Thermo-Mechanical Simulation of Self-Heating of a High-Power Diode Made of Ti3SiC2 (MAX) Phase-on-4H-SiC Substrate

Abstract

The fact that traditional semiconductors have almost reached their performance limits in high power applications, is leading to failure in high power devices. This failure results from self-heating effects, leading to higher temperature and a breakdown of the electrical contact. The good thermal and mechanical properties of 4H-SiC and Ti3SiC2 and their good performance at high temperatures make them good candidates for high power applications. In order to improve the performance of electrical contacts, a thermo-mechanical simulation was carried out using the finite element method to study the self-heating effects in a high power PN diode made of a 4H-SiC substrate with a Ti3SiC2 electrical contact and Al3Ti metallization. The three-dimensional model took into account the temperature dependency of several thermal and mechanical properties of the different materials to improve calculation accuracy. To simulate the self-heating, the power loss in the diode was calculated from the corresponding direct I-V characteristic. In addition, the interfacial thermal resistances (ITR) between the different layers were varied and studied in the thermo-mechanical investigation, in sequence to determine their effects on the heat dissipation and the resulting stresses in the model.

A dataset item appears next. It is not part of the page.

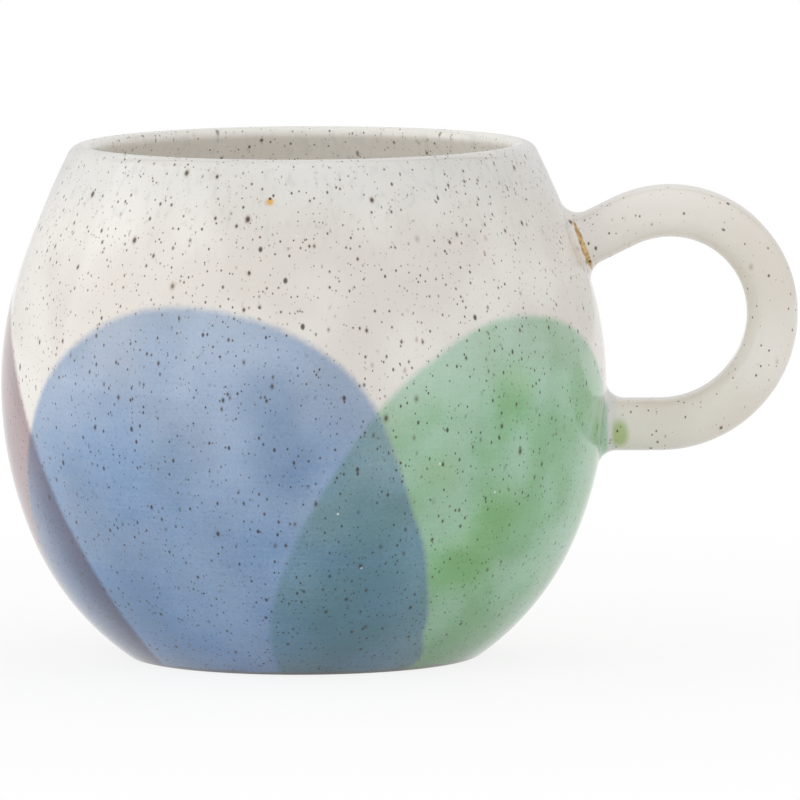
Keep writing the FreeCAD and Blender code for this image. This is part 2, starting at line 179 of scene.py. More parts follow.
ring_inner = FOOT_RADIUS - FOOT_WIDTH
skirt_centre, skirt_radius = WALL_ARCS[0]
foot_centre_run = math.sqrt((skirt_radius - FOOT_ROUND)**2 - (skirt_centre.y - FOOT_ROUND)**2)
foot_centre = Vector((skirt_centre.x + foot_centre_run, FOOT_ROUND))
foot_end = bearing(skirt_centre, foot_centre)
for run in (0.0, 8.0, 16.0, ring_inner - FOOT_RECESS - 0.4):
    add_point((run, FOOT_RECESS), BARE)
add_point((ring_inner - FOOT_RECESS, FOOT_RECESS - 0.12), BARE)
add_point((ring_inner - 0.25, 0.3), BARE)
add_point((ring_inner + 0.15, 0.0), BARE)
add_point((foot_centre.x, 0.0), BARE)
add_arc(foot_centre, FOOT_ROUND, -math.pi / 2, foot_end, OUTSIDE, 0.3)
print(len(section), "points under the foot")

# %% Outside, lip and inside
stations = (foot_centre, low_meet, belly_point, high_meet, neck_point)
for (centre, radius), lower, upper in zip(WALL_ARCS, stations, stations[1:]):
    add_arc(centre, radius, bearing(centre, lower), bearing(centre, upper), OUTSIDE)
add_arc(lip_centre, LIP_ROUND, neck_lean, math.pi / 2, OUTSIDE, 0.3)

shoulder_centre, shoulder_radius = WALL_ARCS[3]
inner_radius = shoulder_radius - WALL
over = crest_point - shoulder_centre
inner_round = (over.length_squared - inner_radius**2) / (2.0 * (inner_radius + over.y))
inner_centre = crest_point - Vector((0.0, inner_round))
lip_end = bearing(shoulder_centre, inner_centre)
add_arc(inner_centre, inner_round, math.pi / 2, lip_end + math.pi, INSIDE, 0.3)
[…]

The results show that for realistic ITR values, the ITR barely affects heat diffusion mechanical stresses of the model. Whereas, ITR may cause serious problem to the functionality and the efficiency of some electronic components. On the other hand, extremely large ITR leads to a decrease in the thermal stress in the diode. Good control on the ITR may help to improve the performance of high-power devices in the future, in addition to providing more efficient electrical contacts.